The first thing my tour guide, Pepe, showed me was a natural lookout point for the lines. I wasn't able to see any figures, but the straight lines and geometric shapes are as much a part of the structures as the monkey, whale, or condor, so it was a good spot to talk a little about links of the lines to the calendar (points to where the sun sets on solstice days) or water (points to rivers).

We then went up a little tower (maybe 3 stories tall) that allowed me to see about two and a half figure - the hands, and tree, and a little bit of the lizard.

I definitely didn't see as much as I would have in a plane, but that would have been so much more expensive and I have read that you don't necessarily get to see all the figures. Either way, it was good enough. 

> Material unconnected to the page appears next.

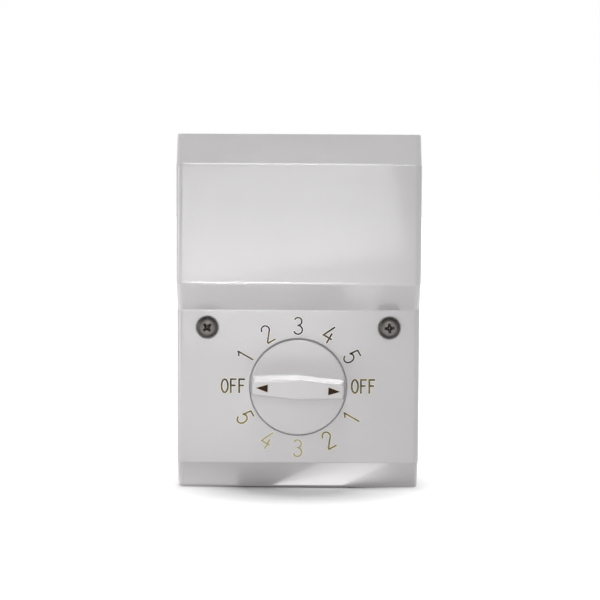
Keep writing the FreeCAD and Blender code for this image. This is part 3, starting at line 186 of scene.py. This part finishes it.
def banded(name, low, high, direction, pitch, metallic, rough=(0.35, 0.5)):
    """Stacked sheets or wound wire: fine bands a pitch apart along one direction."""
    material, tree, shader = blank_material(name)
    scale = [0.0, 0.0, 0.0]
    scale["XYZ".index(direction)] = 1.0
    wave = add_node(tree, "ShaderNodeTexWave", [("Vector", place_vector(tree, tuple(scale)))],
                    wave_type="BANDS", bands_direction=direction)
    wave.inputs["Scale"].default_value = math.pi / (10.0 * pitch * MM)
    tree.links.new(blend_colours(tree, wave.outputs["Fac"], low, high), shader.inputs["Base Color"])
    polish = noise(tree, place_vector(tree), 500.0)
    tree.links.new(spread_to(tree, polish, *rough), shader.inputs["Roughness"])
    tree.links.new(bump(tree, wave.outputs["Fac"], 0.5, pitch * MM * 0.3), shader.inputs["Normal"])
    shader.inputs["Metallic"].default_value = metallic
    return material


def blackened_steel(name):
    """Screws with a dark finish, and a painted reflection: the middle of each head is brighter in colour."""
    material = metal(name, (0.045, 0.040, 0.038), (0.10, 0.092, 0.086), (0.32, 0.46))
    tree = material.node_tree
    shader = tree.nodes["Principled BSDF"]
    dark = shader.inputs["Base Color"].links[0].from_socket
    where = tree.nodes.new("ShaderNodeTexCoord")
    folded = add_node(tree, "ShaderNodeVectorMath", [(0, where.outputs["Object"])], operation="ABSOLUTE")
    flat = add_node(tree, "ShaderNodeVectorMath", [(0, folded.outputs["Vector"])], operation="SUBTRACT")
    flat.inputs[1].default_value = (SCREW_X * MM, SCREW_SEAT * MM, 0.0)
    level = add_node(tree, "ShaderNodeVectorMath", [(0, flat.outputs["Vector"])], operation="MULTIPLY")
    level.inputs[1].default_value = (1.0, 0.0, 1.0)
    radius = add_node(tree, "ShaderNodeVectorMath", [(0, level.outputs["Vector"])], operation="LENGTH")
    # Painted reflection: the middle of each head gets a brighter colour, standing in for the light it
    # mirrors.
    wear_and_painted_reflection = spread_to(tree, radius.outputs["Value"], 1.0, 0.0, 2.1 * MM, 2.7 * MM)
    mix = add_node(tree, "ShaderNodeMix", data_type="RGBA")
    tree.links.new(wear_and_painted_reflection, mix.inputs["Factor"])
    tree.links.new(dark, mix.inputs["A"])
    mix.inputs["B"].default_value = (0.15, 0.138, 0.132, 1.0)
    tree.links.new(mix.outputs["Result"], shader.inputs["Base Color"])
    return material


def insulation(name, colour):
    """Soft vinyl insulation, slightly darker in patches."""
    return satin_plastic(name, tuple(value * 0.8 for value in colour), colour, (0.32, 0.45))


slot_materials = {
    "white_moulding": gloss_plastic("white_moulding", (0.700, 0.682, 0.688), (0.740, 0.722, 0.730)),
    "dark_screw": blackened_steel("dark_screw"),
    "zinc_steel": metal("zinc_steel", (0.56, 0.57, 0.58), (0.70, 0.71, 0.71), (0.28, 0.45)),
    "spring_steel": metal("spring_steel", (0.36, 0.36, 0.38), (0.50, 0.50, 0.52), (0.2, 0.32)),
    "brass": metal("brass", (0.66, 0.48, 0.20), (0.82, 0.64, 0.32), (0.2, 0.34)),
    "dark_moulding": satin_plastic("dark_moulding", (0.075, 0.035, 0.02), (0.12, 0.06, 0.035)),
    "cream_moulding": satin_plastic("cream_moulding", (0.74, 0.70, 0.58), (0.82, 0.78, 0.68)),
    "core_steel": banded("core_steel", (0.10, 0.10, 0.115), (0.30, 0.31, 0.34), "Y", 0.5, 0.85),
    "copper_wire": banded(
        "copper_wire", (0.30, 0.09, 0.04), (0.66, 0.30, 0.15), "Z", 0.45, 0.9, (0.25, 0.35)),
    "coil_tape": gloss_plastic("coil_tape", (0.70, 0.55, 0.10), (0.80, 0.66, 0.18), (0.25, 0.4)),
    "lead_red": insulation("lead_red", (0.55, 0.035, 0.025)),
    "lead_yellow": insulation("lead_yellow", (0.78, 0.55, 0.03)),
    "lead_blue": insulation("lead_blue", (0.03, 0.10, 0.45)),
    "lead_white": insulation("lead_white", (0.78, 0.78, 0.76)),
    "lead_black": insulation("lead_black", (0.02, 0.02, 0.02)),
}
slot_of = {part["node"]: part["material_slot"] for part in frame["record"]["subparts"]}
for node_name, node_object in frame["nodes"].items():
    node_object.data.materials.clear()
    node_object.data.materials.append(slot_materials[slot_of[node_name]])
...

We then headed towards the Cantollac Aqueducts. Since Nazca is in a complete desert, they are crucial even now to peoples' survival. Pepe explained that these have been around for centuries and centuries and are quite cleverly designed, and I believe it. They are characterized by large spiral holes, and you can see the water flowing through the bottom.

I then visited Los Paradones, which are the remains of a structure that was used by civilizations before the Incans as a sort of city center. Apparently, they had a kitchen, political room, church, military room, etc. all in this area, but the ruins are so worn down that it's hard to really see. It's really sad, but I thought the sight was still pretty cool. 

That was the end of the tour. I think I was ripped off a little, but I had some insightful conversation with Pepe (who called most Peruvian TV "basic" and claimed that the media was being used to keep people ignorant - interesting). I took some time to eat at a restaurant, finally, and explore the tiny Plaza de Armas. 

I was basically waiting it out until late at 7 pm, when the Maria Reiche (lady who studied the Lines for over 50 years and made them a UNESCO World Heritage site) Planetarium had a showing. The planetarium was pretty cool, and had some good information about the theories behind the Lines - water, astronomical, religious, rain dances because animals like the monkey or condor are not local but rather represent the water-abundant jungle, etc. We then got to see Saturn and the moon through a telescope, which was absolutely beautiful. (I took this picture with my phone!)

I then went to pick up my bags from Annabella (the lady from the travel agency) and made my way to the bus station. I learned that there was a two-day strike in Arequipa, so thank goodness I was on my way to Cusco instead. I met a nice couple from Taiwan who were a little clueless but kind nevertheless, and it was really cool to use my Chinese with someone other than family! I thought it was awesome that I could make a connection in a language other than English with middle-aged people due to our connection with Taiwan.

I also got to talk a little bit to two guys from South Korea who were on their way to Cusco as well before boarding the bus. It was a day of lots of socialization, and I found that I enjoyed it quite a bit!